Therein, Neal argued that trial counsel rendered ineffective assistance, thus
entitling him to RCr 11.42 relief. In an August 3, 2021, order, the circuit court
denied the RCr 11.42 motion without an evidentiary hearing. This appeal follows.
Neal initially contends that trial counsel was ineffective for failing to
file a motion to suppress evidence obtained as a result of the purported illegal stop
of his motor vehicle. In particular, Neal argues:
The August 18, 2014, traffic stop of Jackie Neal by
Officer Raifsnider was a warrantless and unreasonable
seizure and search of Jackie Neal and his effects. As
such, a motion to suppress the traffic stop was
meritorious and should have been filed. . . .
....
Mr. Neal was “seized” during the August 18, 2014,
traffic stop.

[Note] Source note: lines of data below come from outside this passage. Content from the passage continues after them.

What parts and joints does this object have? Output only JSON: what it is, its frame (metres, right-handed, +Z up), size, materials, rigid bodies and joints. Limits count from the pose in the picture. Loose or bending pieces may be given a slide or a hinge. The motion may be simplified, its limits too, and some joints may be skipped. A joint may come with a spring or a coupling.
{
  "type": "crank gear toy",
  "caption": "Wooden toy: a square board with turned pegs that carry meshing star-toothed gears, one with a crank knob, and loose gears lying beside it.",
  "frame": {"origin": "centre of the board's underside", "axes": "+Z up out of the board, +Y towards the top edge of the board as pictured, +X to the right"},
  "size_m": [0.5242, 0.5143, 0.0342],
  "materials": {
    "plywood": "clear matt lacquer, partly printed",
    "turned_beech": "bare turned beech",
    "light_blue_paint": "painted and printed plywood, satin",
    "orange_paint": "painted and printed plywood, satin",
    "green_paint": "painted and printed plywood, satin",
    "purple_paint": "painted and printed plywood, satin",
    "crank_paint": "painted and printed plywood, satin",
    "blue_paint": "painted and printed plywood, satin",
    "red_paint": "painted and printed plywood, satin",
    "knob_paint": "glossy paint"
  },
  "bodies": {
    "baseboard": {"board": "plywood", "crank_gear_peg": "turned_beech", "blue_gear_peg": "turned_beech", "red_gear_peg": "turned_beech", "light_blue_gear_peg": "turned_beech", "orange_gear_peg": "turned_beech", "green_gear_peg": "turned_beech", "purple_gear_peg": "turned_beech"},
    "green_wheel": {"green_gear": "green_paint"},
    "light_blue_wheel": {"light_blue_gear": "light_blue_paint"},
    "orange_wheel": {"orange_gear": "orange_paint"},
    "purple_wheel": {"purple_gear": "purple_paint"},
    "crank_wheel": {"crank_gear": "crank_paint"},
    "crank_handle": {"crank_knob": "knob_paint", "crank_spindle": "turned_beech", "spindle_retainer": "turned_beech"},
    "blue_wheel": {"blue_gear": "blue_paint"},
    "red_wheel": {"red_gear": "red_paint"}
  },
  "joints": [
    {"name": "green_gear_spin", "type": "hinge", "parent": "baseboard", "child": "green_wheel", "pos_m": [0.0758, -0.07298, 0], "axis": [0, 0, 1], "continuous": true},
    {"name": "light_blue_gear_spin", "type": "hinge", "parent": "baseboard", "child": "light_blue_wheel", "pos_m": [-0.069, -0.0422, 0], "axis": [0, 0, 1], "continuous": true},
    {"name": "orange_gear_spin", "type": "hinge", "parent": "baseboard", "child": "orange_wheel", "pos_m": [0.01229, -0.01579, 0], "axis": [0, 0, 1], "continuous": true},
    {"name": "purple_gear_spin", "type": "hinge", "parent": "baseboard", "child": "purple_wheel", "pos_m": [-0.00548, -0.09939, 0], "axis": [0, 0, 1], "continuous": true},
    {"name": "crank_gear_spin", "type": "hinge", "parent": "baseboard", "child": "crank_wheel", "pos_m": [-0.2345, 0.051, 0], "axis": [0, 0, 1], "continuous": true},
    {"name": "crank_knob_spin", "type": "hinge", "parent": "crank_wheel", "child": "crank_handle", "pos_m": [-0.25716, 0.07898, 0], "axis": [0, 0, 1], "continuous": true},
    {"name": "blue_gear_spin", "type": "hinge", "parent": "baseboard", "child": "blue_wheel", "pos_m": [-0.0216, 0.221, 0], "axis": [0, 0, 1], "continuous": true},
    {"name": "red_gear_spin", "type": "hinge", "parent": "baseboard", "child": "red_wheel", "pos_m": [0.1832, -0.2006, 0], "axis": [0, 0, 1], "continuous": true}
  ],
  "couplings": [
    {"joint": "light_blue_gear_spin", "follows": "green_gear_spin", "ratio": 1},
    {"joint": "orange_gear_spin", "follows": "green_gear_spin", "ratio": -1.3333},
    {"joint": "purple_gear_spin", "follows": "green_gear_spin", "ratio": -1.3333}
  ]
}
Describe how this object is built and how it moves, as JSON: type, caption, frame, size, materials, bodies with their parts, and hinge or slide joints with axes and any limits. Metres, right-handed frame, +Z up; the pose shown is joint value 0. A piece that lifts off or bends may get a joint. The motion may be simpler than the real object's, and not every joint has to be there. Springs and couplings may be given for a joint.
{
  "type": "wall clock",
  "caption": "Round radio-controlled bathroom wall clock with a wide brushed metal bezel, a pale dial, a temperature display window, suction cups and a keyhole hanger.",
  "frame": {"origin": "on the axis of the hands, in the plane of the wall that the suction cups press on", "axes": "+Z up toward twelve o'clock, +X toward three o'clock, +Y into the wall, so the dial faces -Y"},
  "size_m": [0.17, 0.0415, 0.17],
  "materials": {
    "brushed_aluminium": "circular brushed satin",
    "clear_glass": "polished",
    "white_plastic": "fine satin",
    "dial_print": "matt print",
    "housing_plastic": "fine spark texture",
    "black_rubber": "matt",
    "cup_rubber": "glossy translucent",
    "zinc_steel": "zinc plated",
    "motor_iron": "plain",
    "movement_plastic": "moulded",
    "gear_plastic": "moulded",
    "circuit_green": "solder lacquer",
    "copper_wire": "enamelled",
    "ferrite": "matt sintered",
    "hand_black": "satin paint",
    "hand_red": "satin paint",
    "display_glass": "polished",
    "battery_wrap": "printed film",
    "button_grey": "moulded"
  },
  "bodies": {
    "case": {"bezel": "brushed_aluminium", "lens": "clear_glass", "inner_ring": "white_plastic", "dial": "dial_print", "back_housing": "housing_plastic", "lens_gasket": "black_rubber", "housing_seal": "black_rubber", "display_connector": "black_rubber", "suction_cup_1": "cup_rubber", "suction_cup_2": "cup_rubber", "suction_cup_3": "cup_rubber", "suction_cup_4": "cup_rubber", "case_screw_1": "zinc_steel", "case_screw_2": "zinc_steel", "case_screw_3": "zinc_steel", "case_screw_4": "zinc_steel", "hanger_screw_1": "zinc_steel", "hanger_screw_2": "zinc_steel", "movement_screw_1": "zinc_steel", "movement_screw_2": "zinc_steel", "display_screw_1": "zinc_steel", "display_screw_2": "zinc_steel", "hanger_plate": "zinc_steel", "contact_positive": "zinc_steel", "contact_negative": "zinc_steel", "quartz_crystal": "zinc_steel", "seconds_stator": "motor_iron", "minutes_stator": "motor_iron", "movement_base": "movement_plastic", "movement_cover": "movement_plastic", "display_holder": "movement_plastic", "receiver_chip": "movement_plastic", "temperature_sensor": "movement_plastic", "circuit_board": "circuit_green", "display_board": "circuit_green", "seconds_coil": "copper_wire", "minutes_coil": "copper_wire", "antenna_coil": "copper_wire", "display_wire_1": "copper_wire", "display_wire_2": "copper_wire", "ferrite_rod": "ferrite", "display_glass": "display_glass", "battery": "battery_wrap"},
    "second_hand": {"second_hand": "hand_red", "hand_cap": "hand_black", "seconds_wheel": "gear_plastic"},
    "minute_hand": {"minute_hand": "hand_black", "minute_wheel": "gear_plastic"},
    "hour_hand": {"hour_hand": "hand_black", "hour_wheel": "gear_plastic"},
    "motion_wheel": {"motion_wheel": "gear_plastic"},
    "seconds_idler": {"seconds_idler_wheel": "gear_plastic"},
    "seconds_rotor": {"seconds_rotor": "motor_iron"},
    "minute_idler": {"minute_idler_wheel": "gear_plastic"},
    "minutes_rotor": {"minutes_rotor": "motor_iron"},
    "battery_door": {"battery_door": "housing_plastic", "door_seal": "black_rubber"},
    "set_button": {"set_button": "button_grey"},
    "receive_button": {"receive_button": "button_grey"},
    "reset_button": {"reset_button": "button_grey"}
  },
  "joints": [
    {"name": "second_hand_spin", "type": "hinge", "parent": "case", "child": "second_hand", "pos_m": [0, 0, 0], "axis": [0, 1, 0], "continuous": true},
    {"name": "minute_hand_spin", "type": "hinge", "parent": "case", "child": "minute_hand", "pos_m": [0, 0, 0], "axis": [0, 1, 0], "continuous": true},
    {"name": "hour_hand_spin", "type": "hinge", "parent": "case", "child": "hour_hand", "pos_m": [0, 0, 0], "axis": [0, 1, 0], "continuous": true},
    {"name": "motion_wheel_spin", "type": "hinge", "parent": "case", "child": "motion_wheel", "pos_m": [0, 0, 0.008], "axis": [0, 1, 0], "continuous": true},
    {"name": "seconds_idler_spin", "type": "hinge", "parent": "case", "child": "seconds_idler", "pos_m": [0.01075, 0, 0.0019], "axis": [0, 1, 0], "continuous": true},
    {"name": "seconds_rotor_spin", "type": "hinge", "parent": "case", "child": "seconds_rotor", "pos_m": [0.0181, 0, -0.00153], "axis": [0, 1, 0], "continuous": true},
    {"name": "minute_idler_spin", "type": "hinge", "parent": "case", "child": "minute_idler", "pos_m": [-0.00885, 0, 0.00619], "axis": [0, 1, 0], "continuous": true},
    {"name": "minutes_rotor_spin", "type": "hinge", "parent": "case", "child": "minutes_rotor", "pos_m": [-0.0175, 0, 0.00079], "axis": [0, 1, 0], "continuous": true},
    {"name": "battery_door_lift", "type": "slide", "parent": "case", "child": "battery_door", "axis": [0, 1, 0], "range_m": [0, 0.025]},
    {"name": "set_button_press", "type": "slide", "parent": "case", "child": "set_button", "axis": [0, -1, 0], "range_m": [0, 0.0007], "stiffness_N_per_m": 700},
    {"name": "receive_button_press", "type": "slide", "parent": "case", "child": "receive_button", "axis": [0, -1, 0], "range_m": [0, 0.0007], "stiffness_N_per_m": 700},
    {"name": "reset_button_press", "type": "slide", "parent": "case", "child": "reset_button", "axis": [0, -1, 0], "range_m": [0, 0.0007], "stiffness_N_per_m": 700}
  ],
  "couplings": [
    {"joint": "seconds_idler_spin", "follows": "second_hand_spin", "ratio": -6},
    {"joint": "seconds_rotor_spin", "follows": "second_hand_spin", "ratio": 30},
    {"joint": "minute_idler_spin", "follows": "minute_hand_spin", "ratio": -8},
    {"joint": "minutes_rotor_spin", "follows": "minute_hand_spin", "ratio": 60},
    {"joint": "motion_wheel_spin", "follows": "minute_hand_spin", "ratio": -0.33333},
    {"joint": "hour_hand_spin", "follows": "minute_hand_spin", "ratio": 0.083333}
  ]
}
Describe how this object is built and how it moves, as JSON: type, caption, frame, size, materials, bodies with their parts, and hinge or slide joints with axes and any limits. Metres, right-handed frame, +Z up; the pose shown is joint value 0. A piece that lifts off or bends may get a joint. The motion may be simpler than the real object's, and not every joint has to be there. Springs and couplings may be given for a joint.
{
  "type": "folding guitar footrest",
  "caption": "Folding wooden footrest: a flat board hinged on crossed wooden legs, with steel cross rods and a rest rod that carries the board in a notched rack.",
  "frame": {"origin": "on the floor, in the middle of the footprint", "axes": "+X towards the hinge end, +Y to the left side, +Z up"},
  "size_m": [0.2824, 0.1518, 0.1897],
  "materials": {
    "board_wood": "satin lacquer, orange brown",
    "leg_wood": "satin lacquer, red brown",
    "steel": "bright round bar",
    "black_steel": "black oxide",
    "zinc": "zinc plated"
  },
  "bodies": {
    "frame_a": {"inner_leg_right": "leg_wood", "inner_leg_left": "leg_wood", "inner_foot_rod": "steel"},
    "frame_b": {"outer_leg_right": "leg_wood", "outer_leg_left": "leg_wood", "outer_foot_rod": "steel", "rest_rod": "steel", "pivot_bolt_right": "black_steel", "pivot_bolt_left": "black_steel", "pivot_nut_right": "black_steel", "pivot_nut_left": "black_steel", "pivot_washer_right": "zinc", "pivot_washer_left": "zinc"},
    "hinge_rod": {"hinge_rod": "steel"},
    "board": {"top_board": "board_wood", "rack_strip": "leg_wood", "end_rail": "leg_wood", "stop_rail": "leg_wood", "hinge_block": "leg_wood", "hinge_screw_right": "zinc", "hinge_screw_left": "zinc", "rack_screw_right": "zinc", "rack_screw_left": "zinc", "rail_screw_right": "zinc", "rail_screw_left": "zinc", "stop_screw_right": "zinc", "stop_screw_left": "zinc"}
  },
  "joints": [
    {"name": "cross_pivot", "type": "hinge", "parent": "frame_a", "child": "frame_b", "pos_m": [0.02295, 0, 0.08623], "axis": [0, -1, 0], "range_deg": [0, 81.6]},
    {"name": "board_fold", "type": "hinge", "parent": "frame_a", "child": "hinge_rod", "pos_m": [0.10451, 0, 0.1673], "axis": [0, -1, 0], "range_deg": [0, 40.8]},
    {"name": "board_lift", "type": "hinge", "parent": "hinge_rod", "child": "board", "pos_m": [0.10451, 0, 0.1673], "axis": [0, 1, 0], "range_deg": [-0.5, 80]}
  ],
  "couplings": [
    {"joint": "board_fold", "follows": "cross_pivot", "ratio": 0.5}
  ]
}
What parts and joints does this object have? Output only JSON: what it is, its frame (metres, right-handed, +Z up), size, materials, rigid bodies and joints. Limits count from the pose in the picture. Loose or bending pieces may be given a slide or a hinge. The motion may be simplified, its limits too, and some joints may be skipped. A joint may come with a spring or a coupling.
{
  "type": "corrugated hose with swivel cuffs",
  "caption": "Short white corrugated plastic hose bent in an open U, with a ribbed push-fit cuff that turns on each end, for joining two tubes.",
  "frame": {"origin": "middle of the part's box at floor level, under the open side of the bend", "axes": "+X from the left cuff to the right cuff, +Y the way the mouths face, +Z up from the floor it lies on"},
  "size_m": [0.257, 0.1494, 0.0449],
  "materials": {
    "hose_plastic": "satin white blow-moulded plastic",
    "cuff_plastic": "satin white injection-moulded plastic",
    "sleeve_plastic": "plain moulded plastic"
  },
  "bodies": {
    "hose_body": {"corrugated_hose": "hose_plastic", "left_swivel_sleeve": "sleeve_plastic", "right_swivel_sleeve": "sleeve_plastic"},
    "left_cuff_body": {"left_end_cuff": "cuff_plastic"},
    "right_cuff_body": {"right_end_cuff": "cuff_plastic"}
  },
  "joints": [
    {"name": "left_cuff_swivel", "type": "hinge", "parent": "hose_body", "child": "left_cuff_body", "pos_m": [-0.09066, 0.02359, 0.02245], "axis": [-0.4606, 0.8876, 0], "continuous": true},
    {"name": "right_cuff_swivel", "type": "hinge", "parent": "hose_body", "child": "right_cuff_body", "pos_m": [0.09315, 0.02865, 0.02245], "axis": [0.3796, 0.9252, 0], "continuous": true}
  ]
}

The driver of a vehicle is considered
“seized” when law enforcement conducts a traffic
stop. . . .
The “event chronology” associated with the
August 18, 2014, 911 call appears to show the 911 call
coming in at 1:27:52 a[.]m. The description of the
3
Jackie Neal pursued a direct appeal, and the Court of Appeals affirmed the judgment of
conviction in Neal v Commonwealth, No. 2016-CA-000076-MR, 2017 WL 3951899 (Ky. App.
Sep. 8, 2017).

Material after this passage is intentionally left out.